Microsoft today pushed out 12 bulletins as part of November’s Patch Tuesday, including four critical updates, all of which can lead to remote code execution.
The update is rounded out by fixes for Windows, Lync, .NET, and Skype for Business, but there are two critical fixes that affect browsers on practically every build of Windows, Internet Explorer and Edge.
The Internet Explorer bulletin is marked critical for any users running versions of IE 7 to IE 11 and fixes 25 different vulnerabilities, mostly memory corruption bugs that can lead to code execution, in the browser. Assuming an attacker could get a user to view a specially crafted website, they could exploit the vulnerabilities and gain the same rights as the user.
In addition to the memory corruption bugs, three other issues, including an information disclosure vulnerability, an ASLR bypass, and a different type of memory corruption bug–this one in the scripting engines JScript and VBScript–were also fixed.
The update for Microsoft’s Edge browser fixes far fewer vulnerabilities than the IE bulletin, just four overall, but is still marked critical for anyone running Windows 10. Like the IE updates, the Edge bulletin fixes memory corruption vulnerabilities and an ASLR bypass vulnerability that could have let an attacker gain the same user rights as the user.
It’s expected that Microsoft will push its “Fall Update” for Windows 10, bringing the operating system its first functionality upgrade on Thursday, meaning some users may have to wait two days to apply today’s Edge update.
According to Qualys’ Wolfgang Kandek, another critical bulletin, MS15-115, should be users’ number one fix, The update tweaks how Windows handles objects in memory, how a font subsystem, Adobe Type Manager Library in Windows, handles embedded fonts, and how Windows Kernel validates certain permissions.
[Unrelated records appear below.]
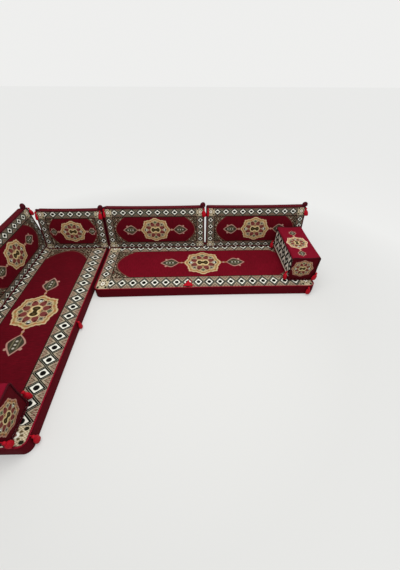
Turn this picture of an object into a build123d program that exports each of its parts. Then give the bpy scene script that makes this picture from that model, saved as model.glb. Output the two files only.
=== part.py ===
from build123d import *
import math
import os

# An L-shaped floor sofa: two seat mattresses, five back cushions that stand on them and two
# arm cushions. Each is a foam core in a sewn cover with piping, a zip and yarn tassels.
# Lengths are in millimetres and angles in degrees. Z is up and the floor is at zero.

# Seat mattress
seat_length = 2024
seat_depth = 765
seat_boxing_height = 92
seat_crown = 15
seat_end_crown = 3
seat_corner_radius = 50
seat_side_draw_in = 7
seat_end_draw_in = 4
seat_zip_length = 900

# Back cushion
back_length = 1026
corner_back_length = 668
back_height = 435
corner_back_height = 416
back_boxing_depth = 78
back_crown = 17
back_end_crown = 4
back_corner_radius = 20
back_top_draw_in = 5
back_end_draw_in = 5
back_lean = 9
back_zip_length = 600
corner_back_zip_length = 400
back_zip_height = 70

# Arm cushion
arm_width = 258
arm_height = 257
arm_length = 562
arm_crown = 9
arm_side_swell = 5
arm_side_draw_in = 5
arm_corner_radius = 24

# Cover cloth, piping and the room left between sewn pieces
cloth_thickness = 2
piping_radius = 4.5
fit_clearance = 0.3
piping_clearance = 0.8
overrun = 3

# Zip
zip_tape_width = 11
zip_tape_thickness = 0.8
zip_chain_width = 6
zip_chain_height = 1.8
zip_stop_length = 5
zip_stop_height = 3
slider_length = 13
slider_wall = 1.6
slider_clearance = 0.35
slider_tab_length = 26
slider_tab_width = 5
slider_tab_thickness = 1.4

# Hanging tassel
tassel_length = 84
tassel_cord_radius = 2.5
tassel_cord_turn_radius = 6
tassel_knot_radius = 3.2
tassel_head_radius = 8.5
tassel_head_drop = 12
tassel_neck_width = 14
tassel_neck_thickness = 12
tassel_skirt_width = 44
tassel_skirt_thickness = 26
tassel_hem_width = 38
tassel_hem_thickness = 22
tassel_flare_share = 0.62
tassel_clearance = 1
narrow_tassel_width_share = 0.36

# Tassel that lies on the seat with its skirt spread
lying_tassel_start = 33
lying_skirt_length = 52
lying_skirt_width = 84
lying_skirt_thickness = 12
lying_hem_bow = 9
lying_cord_turn_radius = 14
lying_tassel_flip = 225

# Stuffed ear at each top corner of a back cushion
ear_width = 46
ear_height = 44
ear_inset = 22
ear_lean = 10
ear_shares = ((0, 1), (0.45, 0.9), (0.8, 0.6), (1, 0.2))
left_ear_width = 36
left_ear_height = 12
end_ear_height = 33

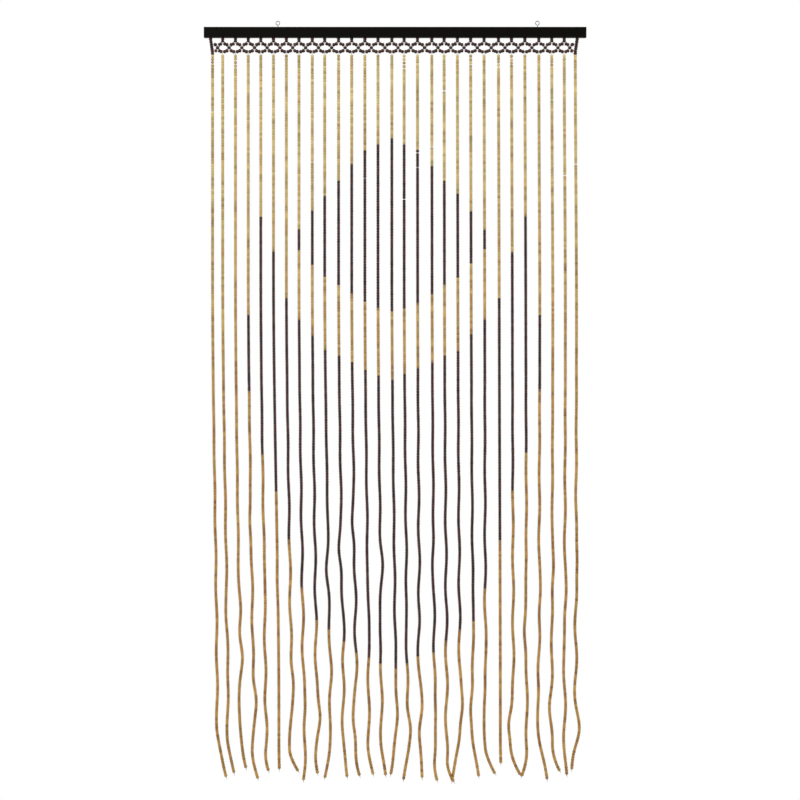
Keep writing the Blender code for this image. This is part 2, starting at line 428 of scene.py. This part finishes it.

The bulletin fixes seven vulnerabilities that could let an attacker execute code remotely if they could trick a user into opening a document or visiting a page that contains embedded fonts.
“Two of the [seven] vulnerabilities are in the font subsystem, which makes them remotely exploitable through web browsing and e-mail and affect all version of Windows, including Windows 10 and RT,” Kandek said.
The last critical update addresses a heap overflow vulnerability in Windows Journal, a notetaking app on Vista and Windows 7. If an attacker got a user to open a malicious Journal file on an affected version of the app, they could theoretically execute arbitrary code.
While the rest of the bulletins may not be marked critical, experts say they still deserve users’ attention.
Jon Rudolph, a principal software engineer with Core Security stressed Tuesday that fixes associated with a trio of elevation of privilege vulnerabilities in NDIS, .NET, and Winsock are worthy of being marked “Important” and should be cause for concern.